If $r, s$ and $t$ are prime numbers and $p, q$ are positive integers such that the LCM of $p,q$ is $\displaystyle r^{2}t^{4}s^{2}$ then the number of ordered pair $(p, q)$ is 

If 2 numbers A and B have LCM as L, where L = ${ a }^{ x }\times{ b }^{ y }\times{ c }^{ z }$ ., then, number of ordered pairs of numbers having the above LCM will be: $(2x + 1) \times (2y + 1) \times (2z + 1)$

Let us consider r: we need the power r in either p or q to be at least $2$.

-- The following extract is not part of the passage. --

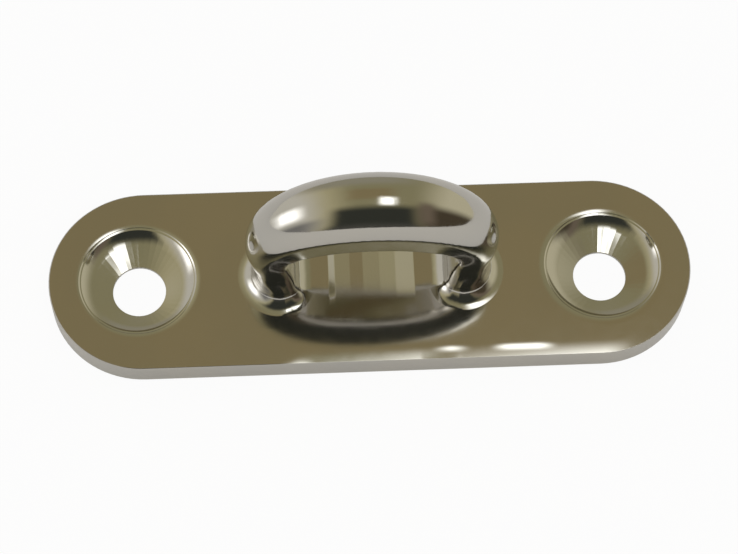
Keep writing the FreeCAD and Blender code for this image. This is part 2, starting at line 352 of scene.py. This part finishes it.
def steel_leans(shader, places):
    """Give each lean of the steel's surface as a share and degrees right and forward."""
    strip = shader.band(places.from_edge, *RIPPLE_STRIP, RIPPLE_STRIP_BLEND)
    near = shader.product([shader.ramp(places.from_edge, 0.0, WEAR_WIDTH * MM, 1.0, 0.0),
                           places.above])
    leans = [(shader.product([places.dish, places.right, places.above]), RIGHT_DISH_LEAN, 0.0),
             (shader.product([places.front, places.ripples, strip, places.above]),
              *RIPPLE_LEAN)]
    leans += [(shader.product([wear, near]), right, 0.0)
              for wear, (_, _, _, right) in zip(places.wears, WEARS)]
    leans += [(mark, right, 0.0) for mark, (_, _, right) in zip(places.marks, MARKS)]
    return leans


def make_steel():
    """Make the polished steel."""
    shader = Shader(bpy.data.materials.new("polished_steel"))
    places = Places(shader)
    bump = shader.node("ShaderNodeBump")
    shader.fill(bump, {"Height": steel_height(shader, places), "Distance": 1.0, "Strength": 1.0})
    surface = shader.node("ShaderNodeBsdfPrincipled")
    shader.fill(surface, {
        "Base Color": steel_tone(shader, places),
        "Metallic": 1.0,
        "Roughness": steel_roughness(shader, places),
        "Normal": shader.lean(bump.outputs["Normal"], steel_leans(shader, places))})
    return shader.finish("ShaderNodeOutputMaterial", surface.outputs["BSDF"])


def make_surroundings():
    """Make the studio that only the steel's mirror image shows."""
    shader = Shader(bpy.data.materials.new("surroundings"))
    x, y, z = shader.split(shader.vector("NORMALIZE", shader.place()))
    from_top = shader.compute("DEGREES", shader.compute("ARCCOSINE", z))
    level = shader.compute("MAXIMUM", shader.length(x, y), SMALLEST_DIVISOR)
    share = shader.compute("DIVIDE", from_top, level)
    across = shader.product([x, share])
    forward = shader.product([y, share, -1.0])
    colour = four(ROOM_LIGHT)
    for _, left, right, back, front, side_soft, end_soft, light in STUDIO:
        edges = []
        for value, low, high, soft in ((across, left, right, side_soft),
                                       (forward, back, front, end_soft)):
            if low > -FAR:
                edges.append(shader.rise(value, low, soft))
            if high < FAR:
                edges.append(shader.fall(value, high, soft))
        colour = shader.mix(shader.product(edges), colour, four(light))
    glow = shader.glow("ShaderNodeEmission", colour)
    return shader.finish("ShaderNodeOutputMaterial", glow)


def add_surroundings():
    """Put the mirrored studio round the part. It casts no shadow and only reflections see it."""
    bpy.ops.mesh.primitive_uv_sphere_add(segments=STUDIO_SEGMENTS, ring_count=STUDIO_RINGS,
                                         radius=STUDIO_RADIUS * MM)
    dome = bpy.context.object
    dome.name = "surroundings"
    dome.data.materials.append(make_surroundings())
    dome.visible_camera = dome.visible_diffuse = dome.visible_shadow = False
    dome.visible_transmission = dome.visible_volume_scatter = False


def make_floor():
    """Make the floor's paper, which is partly plain white to the camera and to reflections."""
    shader = Shader(bpy.data.materials.new("floor"))
    paper = shader.node("ShaderNodeBsdfDiffuse")
    shader.feed(paper.inputs["Color"], four(FLOOR_COLOUR))
    path = shader.node("ShaderNodeLightPath").outputs
    mirrored = shader.compute("MAXIMUM", path["Is Glossy Ray"], path["Is Transmission Ray"])
    share = shader.sum([shader.product([path["Is Camera Ray"], FLOOR_WHITE_SEEN]),
                        shader.product([mirrored, FLOOR_WHITE_MIRRORED])])
    white = shader.glow("ShaderNodeEmission", four(FLOOR_WHITE))
    return shader.finish("ShaderNodeOutputMaterial",
                         shader.blend(share, paper.outputs[0], white))


def add_floor():
    """Add the pale floor."""
    bpy.ops.mesh.primitive_plane_add(size=FLOOR_SIZE * MM, location=(0, 0, 0))
    floor = bpy.context.object
    floor.name = "floor"
    floor.data.materials.append(make_floor())


def add_sky():
    """Light the scene evenly from all round, and show the camera plain white instead."""
    shader = Shader(bpy.data.worlds.new("World"))
    path = shader.node("ShaderNodeLightPath").outputs
    sky = shader.glow("ShaderNodeBackground", four(SKY_COLOUR), SKY_STRENGTH)
    white = shader.glow("ShaderNodeBackground", four(BACKGROUND_COLOUR))
    bpy.context.scene.world = shader.finish("ShaderNodeOutputWorld",
                                            shader.blend(path["Is Camera Ray"], sky, white))


def add_lamp():
    """Add one soft lamp in front and above, which isn't seen or mirrored itself."""
    data = bpy.data.lights.new("softbox", "AREA")
    data.shape, data.size = "SQUARE", LAMP_SIZE * MM
    data.energy = LAMP_WATTS
    lamp = bpy.data.objects.new("softbox", data)
    lamp.location = Vector(LAMP_PLACE) * MM
    lamp.rotation_euler = (-lamp.location).to_track_quat("-Z", "Y").to_euler()
    lamp.visible_glossy = False
    lamp.visible_camera = False
    bpy.context.scene.collection.objects.link(lamp)


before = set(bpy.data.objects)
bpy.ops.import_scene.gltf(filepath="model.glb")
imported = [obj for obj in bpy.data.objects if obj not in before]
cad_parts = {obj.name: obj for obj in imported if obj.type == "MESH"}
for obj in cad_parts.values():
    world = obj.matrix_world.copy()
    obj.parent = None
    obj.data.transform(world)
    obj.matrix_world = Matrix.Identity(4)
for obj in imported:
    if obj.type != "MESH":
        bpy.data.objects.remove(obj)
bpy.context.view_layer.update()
add_camera()
add_floor()
add_sky()
add_lamp()
add_surroundings()
steel = make_steel()
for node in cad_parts.values():
    for slot in node.material_slots:
        slot.material = steel
bpy.context.scene.view_settings.view_transform = "Standard"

If the power of r in p is 2, then in q it should be 0 or 1 or 2 $\rightarrow3$ cases

If the power of r in q is 2, then in q it should be 0 or 1 or 2 $\rightarrow3$ cases

But (2, 2) has been counted twice. Thus, there are $3 + 3 - 1 = 5$ cases

Total of five cases for the exponents of r such that we have the given LCM which is $2\times 2 + 1$

Similarly, the others follow.

Here, $x = 2, y = 4, z = 2.$

Therefore, the answer = $(2\times2+1)\cdot (2\times4+1)\cdot (2\times2+1)=225$

Hence, (C) is correct.